The pandas library is great for data analysis with Python, but it has some caveats and gotchas. One of it is importing textual data from CSV and Excel files that is automatically converted to numeric values when it only consists of digits. This is mostly a nice feature, but sometimes it is not what you want, for example in the case of codes with leading zeros like a FIPS state code. If you have a column with FIPS state codes in your CSV or Excel file, it will show up as an integer series after importing it with pandas, so the FIPS code of ’03’ will become the integer ‘3’.

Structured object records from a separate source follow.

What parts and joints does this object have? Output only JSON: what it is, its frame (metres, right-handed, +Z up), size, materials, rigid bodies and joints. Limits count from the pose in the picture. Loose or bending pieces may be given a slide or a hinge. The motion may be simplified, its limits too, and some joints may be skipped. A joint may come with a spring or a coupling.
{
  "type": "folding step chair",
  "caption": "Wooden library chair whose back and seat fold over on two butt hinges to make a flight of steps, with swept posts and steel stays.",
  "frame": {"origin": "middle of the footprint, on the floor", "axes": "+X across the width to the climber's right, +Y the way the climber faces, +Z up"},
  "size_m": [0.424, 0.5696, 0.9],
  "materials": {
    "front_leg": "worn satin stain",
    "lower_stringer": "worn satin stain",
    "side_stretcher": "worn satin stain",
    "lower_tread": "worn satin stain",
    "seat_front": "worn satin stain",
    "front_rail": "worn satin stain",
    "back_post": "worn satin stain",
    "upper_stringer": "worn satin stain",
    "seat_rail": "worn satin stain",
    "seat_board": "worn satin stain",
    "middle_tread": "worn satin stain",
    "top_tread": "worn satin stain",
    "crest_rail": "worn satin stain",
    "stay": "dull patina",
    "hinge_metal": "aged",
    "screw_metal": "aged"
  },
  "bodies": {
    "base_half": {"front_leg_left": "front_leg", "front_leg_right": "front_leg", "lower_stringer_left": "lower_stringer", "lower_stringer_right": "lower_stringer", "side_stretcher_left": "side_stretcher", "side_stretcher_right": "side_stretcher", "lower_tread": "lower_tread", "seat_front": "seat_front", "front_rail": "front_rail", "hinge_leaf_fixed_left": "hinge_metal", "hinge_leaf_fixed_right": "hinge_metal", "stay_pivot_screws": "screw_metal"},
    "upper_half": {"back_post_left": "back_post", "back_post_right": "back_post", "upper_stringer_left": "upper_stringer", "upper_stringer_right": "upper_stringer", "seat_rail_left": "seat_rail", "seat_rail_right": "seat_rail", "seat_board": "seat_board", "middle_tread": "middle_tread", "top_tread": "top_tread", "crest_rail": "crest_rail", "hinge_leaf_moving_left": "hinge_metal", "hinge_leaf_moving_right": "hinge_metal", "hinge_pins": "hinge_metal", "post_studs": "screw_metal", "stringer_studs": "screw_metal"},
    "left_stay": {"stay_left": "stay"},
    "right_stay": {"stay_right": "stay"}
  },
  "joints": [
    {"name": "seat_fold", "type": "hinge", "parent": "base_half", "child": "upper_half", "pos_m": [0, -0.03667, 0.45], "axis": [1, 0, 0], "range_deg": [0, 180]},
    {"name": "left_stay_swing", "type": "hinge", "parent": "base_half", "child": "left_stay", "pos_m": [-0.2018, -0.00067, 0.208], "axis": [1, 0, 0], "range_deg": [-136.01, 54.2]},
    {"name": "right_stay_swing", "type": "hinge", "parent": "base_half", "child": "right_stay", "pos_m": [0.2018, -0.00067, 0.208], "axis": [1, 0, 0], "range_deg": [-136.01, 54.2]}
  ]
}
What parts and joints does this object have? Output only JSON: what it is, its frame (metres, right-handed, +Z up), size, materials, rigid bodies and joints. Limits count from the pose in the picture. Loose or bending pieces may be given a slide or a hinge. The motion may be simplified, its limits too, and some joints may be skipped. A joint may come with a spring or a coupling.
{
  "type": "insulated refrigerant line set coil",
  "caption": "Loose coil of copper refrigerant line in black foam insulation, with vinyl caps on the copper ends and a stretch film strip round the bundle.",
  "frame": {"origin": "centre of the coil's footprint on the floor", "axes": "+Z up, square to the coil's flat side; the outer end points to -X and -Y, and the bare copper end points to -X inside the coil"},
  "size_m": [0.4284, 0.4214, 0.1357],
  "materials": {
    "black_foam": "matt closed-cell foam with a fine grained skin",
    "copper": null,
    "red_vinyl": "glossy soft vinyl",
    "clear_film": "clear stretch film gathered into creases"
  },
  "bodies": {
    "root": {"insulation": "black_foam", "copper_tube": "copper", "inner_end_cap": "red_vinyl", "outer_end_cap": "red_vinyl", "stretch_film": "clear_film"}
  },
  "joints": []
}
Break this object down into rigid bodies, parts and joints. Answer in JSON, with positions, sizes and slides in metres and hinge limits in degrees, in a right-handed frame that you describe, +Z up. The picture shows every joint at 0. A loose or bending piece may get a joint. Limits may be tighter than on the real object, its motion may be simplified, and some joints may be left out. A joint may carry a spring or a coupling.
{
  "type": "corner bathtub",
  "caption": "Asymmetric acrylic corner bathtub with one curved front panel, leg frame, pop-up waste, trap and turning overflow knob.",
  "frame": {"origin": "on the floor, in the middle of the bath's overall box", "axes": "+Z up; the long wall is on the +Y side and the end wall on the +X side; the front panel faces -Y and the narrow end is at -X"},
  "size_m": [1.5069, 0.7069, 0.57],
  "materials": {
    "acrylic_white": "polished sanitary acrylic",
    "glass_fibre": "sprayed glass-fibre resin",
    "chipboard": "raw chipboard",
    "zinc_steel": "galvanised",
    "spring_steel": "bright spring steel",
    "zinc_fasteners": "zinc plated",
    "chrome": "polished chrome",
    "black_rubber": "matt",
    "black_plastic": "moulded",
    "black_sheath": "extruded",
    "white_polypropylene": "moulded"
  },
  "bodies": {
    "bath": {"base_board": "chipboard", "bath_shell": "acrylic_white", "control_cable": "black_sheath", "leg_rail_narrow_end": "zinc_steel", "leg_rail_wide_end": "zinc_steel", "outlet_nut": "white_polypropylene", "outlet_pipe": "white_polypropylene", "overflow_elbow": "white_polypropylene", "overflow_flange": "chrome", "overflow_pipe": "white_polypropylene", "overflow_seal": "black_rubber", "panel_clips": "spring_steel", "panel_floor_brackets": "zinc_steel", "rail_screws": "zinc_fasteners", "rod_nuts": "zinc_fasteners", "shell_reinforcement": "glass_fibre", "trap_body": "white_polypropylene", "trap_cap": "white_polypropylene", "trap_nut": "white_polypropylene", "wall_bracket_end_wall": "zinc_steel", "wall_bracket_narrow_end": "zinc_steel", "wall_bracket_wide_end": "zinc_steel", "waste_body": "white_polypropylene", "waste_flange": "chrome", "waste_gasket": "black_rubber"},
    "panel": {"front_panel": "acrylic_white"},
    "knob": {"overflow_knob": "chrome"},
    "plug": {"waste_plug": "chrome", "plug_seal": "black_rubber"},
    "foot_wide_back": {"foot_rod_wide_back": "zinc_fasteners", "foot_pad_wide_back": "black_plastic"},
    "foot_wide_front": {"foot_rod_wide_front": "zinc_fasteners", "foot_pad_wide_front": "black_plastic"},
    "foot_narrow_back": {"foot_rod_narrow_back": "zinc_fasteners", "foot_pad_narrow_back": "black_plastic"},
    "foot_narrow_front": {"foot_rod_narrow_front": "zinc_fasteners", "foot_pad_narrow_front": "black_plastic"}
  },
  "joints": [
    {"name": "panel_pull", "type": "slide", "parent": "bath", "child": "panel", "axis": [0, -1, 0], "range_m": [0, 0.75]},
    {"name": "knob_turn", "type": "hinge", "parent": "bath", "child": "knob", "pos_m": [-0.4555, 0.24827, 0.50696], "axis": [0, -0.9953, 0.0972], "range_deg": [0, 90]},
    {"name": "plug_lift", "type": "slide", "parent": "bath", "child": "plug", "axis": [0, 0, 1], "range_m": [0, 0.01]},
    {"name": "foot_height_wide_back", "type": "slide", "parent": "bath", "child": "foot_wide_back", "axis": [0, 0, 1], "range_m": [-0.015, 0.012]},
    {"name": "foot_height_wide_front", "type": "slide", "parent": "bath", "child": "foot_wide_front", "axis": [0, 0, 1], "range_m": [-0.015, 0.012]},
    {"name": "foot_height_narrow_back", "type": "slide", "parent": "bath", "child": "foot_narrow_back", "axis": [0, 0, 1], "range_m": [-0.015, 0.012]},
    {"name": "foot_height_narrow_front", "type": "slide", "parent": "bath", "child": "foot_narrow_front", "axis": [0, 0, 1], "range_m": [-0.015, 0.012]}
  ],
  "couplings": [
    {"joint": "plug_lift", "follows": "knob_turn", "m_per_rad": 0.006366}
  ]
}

To prevent pandas from doing this, a good guess would be specifying the dtype directly so that it doesn’t need to be guessed, but unfortunately this is not supported:

import pandas as pd

df = pd.read_excel('some_excelfile.xls', dtype=object)
>>> ValueError: The 'dtype' option is not supported with the 'python' engine

It also doesn’t work with other “engines” yet, so we need another solution: Converters. You can pass a dict that specifies a conversion function for each column (either by column index or column name). For example, if we want to have strings instead of numeric values in the columns with indices 3 and 7, we could pass a dict with the conversion function str() like this:

converters = {col: str for col in (3, 7)}
df = pd.read_excel('some_excelfile.xls', converters=converters)

pandas will not guess the data type of the columns where a conversion function is defined but will use the output type of the conversion function, so we will have a series of strings with the leading zeros as we wanted it.